Imperiled Democracies: Venezuela, Brazil, Turkey, and the US
Mario Affatigato, Fran Allison and Francis Halpin Professor of Physics
Caio Bragatto, Assistant Professor of Physics
Ugur Akgun, Associate Professor of Physics
Firdevs Duru, Assistant Professor of Physics
Steve Feller, B.D. Silliman Professor of Physics
October 31 and November 7, 14, 21
In recent decades, democracies around the world have been weakened by populist governments.

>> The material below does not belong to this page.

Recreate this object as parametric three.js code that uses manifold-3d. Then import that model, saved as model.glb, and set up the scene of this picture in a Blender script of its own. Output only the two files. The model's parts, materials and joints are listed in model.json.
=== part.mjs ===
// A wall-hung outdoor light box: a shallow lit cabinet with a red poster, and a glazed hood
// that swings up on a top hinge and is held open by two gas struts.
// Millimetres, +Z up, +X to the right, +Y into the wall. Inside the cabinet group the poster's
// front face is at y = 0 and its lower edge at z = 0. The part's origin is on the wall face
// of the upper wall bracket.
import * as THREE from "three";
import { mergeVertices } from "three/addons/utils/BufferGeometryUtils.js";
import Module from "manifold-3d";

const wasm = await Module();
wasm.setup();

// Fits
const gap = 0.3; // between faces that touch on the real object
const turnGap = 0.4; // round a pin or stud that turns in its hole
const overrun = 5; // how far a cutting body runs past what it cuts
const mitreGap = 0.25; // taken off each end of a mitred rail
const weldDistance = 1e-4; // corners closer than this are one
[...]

In this four-week forum, Coe physics department faculty originally from Venezuela, Brazil, Turkey, and the United States will explore the status and crisis of democracy in their home countries. Fran Allison and Francis Halpin Professor of Physics Mario Affatigato begins the series by discussing Venezuela’s democratic journey, tracing events from 1947 to the present-day presidencies of Hugo Chavez and Nicolás Maduro. Assistant Professor of Physics Caio Bragatto moves the story to the stormy history of democracy in Brazil from the 1980s to today’s controversial Jair Bolsonaro government. Assistant Professor of Physics Firdevs Duru and Associate Professor of Physics Ugur Akgun will then focus on Turkey, the only predominantly Muslim democratic country in the world. After tracing the early twentieth-century roots of Turkish democracy, the presenters will discuss present-day threats to this seventy-year-old democracy under rule of President Recep Tayyip Erdogan. B.D. Silliman Professor Physics Steve Feller, a native of Brooklyn, New York, will conclude the forum by discussing the status of populist politics and democracy in the US. The session will use the lens of New York City and State politics and politicians (including Donald Trump, Hillary Clinton, Chuck Schumer, Rudy Giuliani, Kirsten Gillibrand, and Alexandria Ocasio-Cortez) to assess how the present compares to other moments of tumult and fracture in American populist politics.